REQUIRED TASK ▸
Your task is to quote, unchanged, only the lines from the one with "liner = abutment_plate()" through the one with "bpy.data.objects.remove(obj)", both ends included.
###
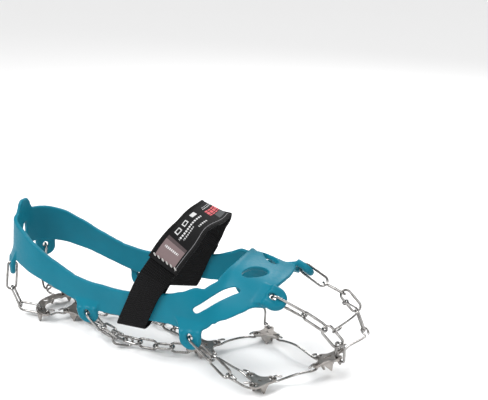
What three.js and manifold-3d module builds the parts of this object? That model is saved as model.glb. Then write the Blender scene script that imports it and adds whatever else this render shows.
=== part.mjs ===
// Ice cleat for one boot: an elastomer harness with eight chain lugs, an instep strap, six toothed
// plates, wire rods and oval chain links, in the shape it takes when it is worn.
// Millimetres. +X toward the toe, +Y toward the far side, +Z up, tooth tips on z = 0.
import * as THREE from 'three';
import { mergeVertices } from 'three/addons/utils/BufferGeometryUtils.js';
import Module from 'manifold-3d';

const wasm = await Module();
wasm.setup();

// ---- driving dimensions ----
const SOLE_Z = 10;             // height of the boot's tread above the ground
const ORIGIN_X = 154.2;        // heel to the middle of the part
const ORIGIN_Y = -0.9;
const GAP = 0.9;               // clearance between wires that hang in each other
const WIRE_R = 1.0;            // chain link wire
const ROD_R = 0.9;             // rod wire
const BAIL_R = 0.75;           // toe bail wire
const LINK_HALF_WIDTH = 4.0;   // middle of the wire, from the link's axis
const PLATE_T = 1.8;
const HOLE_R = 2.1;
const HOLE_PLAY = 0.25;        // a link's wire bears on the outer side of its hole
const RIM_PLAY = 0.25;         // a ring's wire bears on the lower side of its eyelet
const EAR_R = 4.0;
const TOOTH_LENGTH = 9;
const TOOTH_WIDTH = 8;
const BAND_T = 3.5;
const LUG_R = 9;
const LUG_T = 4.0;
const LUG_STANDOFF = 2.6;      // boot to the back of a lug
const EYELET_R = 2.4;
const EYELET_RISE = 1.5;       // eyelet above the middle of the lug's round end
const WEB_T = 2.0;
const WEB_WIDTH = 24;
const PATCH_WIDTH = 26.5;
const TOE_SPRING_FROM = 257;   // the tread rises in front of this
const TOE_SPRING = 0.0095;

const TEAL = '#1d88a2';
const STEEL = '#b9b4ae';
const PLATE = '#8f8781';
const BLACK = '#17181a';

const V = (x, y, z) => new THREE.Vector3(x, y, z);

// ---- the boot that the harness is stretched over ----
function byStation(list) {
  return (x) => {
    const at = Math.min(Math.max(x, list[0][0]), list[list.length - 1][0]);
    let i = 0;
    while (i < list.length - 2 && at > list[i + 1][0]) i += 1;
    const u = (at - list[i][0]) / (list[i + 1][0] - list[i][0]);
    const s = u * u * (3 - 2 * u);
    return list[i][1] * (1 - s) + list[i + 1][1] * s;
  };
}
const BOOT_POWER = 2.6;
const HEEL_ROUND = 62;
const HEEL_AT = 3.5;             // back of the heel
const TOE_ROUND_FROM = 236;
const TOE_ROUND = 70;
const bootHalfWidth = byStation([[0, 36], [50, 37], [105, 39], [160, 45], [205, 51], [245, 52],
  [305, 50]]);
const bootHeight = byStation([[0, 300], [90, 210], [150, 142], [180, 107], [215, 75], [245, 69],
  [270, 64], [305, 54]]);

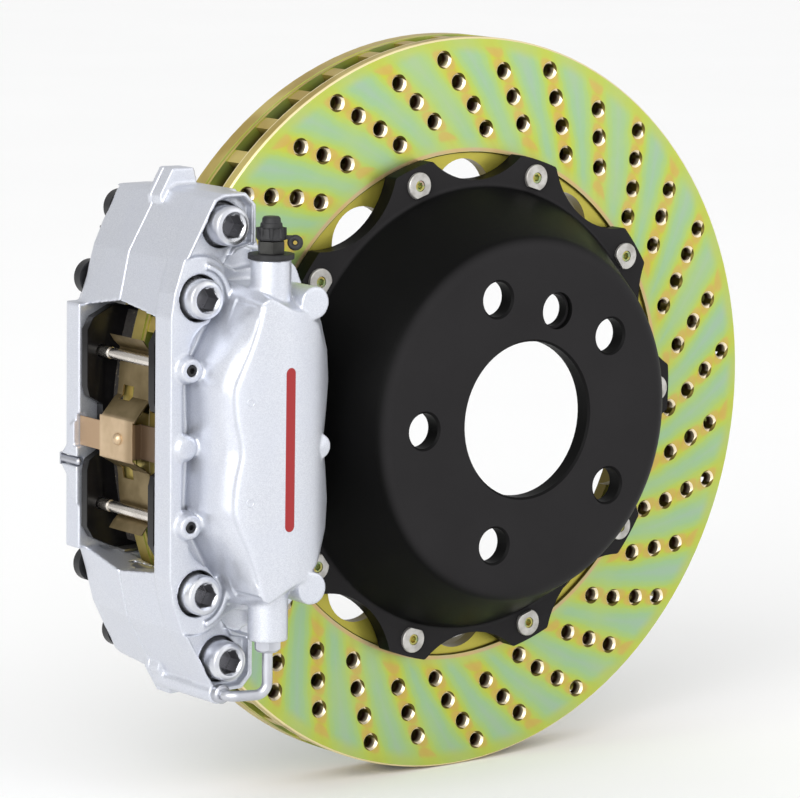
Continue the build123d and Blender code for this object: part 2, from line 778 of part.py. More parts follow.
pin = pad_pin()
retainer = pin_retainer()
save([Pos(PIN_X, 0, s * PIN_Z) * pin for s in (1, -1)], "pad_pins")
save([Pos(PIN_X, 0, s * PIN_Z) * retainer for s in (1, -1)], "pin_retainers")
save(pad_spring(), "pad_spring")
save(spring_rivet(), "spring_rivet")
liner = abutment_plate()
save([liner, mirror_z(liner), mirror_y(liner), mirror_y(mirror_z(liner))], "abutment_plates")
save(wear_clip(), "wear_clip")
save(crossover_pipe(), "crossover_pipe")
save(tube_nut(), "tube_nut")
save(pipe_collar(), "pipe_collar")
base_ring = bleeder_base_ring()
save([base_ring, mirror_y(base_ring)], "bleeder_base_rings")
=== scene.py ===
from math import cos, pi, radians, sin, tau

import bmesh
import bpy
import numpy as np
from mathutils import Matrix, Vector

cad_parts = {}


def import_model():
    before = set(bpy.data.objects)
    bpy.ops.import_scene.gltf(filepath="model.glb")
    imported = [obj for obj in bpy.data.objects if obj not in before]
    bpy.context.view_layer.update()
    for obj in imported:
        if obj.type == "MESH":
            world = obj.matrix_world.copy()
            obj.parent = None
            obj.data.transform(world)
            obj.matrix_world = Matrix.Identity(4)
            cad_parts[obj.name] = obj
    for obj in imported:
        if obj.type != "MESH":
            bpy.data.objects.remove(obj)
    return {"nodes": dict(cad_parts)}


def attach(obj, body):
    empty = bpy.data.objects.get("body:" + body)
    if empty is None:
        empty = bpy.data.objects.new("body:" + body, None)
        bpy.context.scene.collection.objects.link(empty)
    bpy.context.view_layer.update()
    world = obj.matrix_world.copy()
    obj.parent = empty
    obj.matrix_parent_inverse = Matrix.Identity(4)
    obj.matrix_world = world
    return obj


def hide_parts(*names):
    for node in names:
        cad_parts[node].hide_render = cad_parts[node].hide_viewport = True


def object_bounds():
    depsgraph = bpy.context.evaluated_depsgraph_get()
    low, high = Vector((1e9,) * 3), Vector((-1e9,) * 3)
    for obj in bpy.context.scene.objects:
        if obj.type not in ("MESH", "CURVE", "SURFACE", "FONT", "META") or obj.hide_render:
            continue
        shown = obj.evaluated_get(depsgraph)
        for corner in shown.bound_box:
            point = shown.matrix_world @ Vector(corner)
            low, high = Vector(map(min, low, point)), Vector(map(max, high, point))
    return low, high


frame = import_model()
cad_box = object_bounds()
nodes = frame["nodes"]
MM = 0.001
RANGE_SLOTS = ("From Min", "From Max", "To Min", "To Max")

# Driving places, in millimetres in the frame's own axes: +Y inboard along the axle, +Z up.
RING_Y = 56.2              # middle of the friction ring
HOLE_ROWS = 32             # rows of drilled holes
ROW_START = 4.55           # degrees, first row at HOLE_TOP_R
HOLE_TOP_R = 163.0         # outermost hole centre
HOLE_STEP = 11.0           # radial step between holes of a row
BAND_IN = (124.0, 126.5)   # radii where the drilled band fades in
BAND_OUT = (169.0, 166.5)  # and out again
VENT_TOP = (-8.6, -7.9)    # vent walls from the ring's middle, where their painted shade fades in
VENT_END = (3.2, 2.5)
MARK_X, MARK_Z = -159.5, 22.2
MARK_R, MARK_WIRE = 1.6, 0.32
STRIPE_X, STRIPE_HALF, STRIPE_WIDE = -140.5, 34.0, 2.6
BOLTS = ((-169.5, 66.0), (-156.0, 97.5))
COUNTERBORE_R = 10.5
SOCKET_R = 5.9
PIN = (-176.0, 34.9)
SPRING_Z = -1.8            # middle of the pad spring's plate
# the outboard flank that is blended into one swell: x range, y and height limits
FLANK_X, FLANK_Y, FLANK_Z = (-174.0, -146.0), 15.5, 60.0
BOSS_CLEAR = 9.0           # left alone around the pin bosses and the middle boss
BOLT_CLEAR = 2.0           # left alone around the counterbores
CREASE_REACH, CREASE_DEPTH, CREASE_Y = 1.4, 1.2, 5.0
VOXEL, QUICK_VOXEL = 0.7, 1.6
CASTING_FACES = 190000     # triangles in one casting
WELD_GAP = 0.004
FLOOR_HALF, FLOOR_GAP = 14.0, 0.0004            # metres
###
RESPONSE TO THE TASK ▸
liner = abutment_plate()
save([liner, mirror_z(liner), mirror_y(liner), mirror_y(mirror_z(liner))], "abutment_plates")
save(wear_clip(), "wear_clip")
save(crossover_pipe(), "crossover_pipe")
save(tube_nut(), "tube_nut")
save(pipe_collar(), "pipe_collar")
base_ring = bleeder_base_ring()
save([base_ring, mirror_y(base_ring)], "bleeder_base_rings")
=== scene.py ===
from math import cos, pi, radians, sin, tau

import bmesh
import bpy
import numpy as np
from mathutils import Matrix, Vector

cad_parts = {}


def import_model():
    before = set(bpy.data.objects)
    bpy.ops.import_scene.gltf(filepath="model.glb")
    imported = [obj for obj in bpy.data.objects if obj not in before]
    bpy.context.view_layer.update()
    for obj in imported:
        if obj.type == "MESH":
            world = obj.matrix_world.copy()
            obj.parent = None
            obj.data.transform(world)
            obj.matrix_world = Matrix.Identity(4)
            cad_parts[obj.name] = obj
    for obj in imported:
        if obj.type != "MESH":
            bpy.data.objects.remove(obj)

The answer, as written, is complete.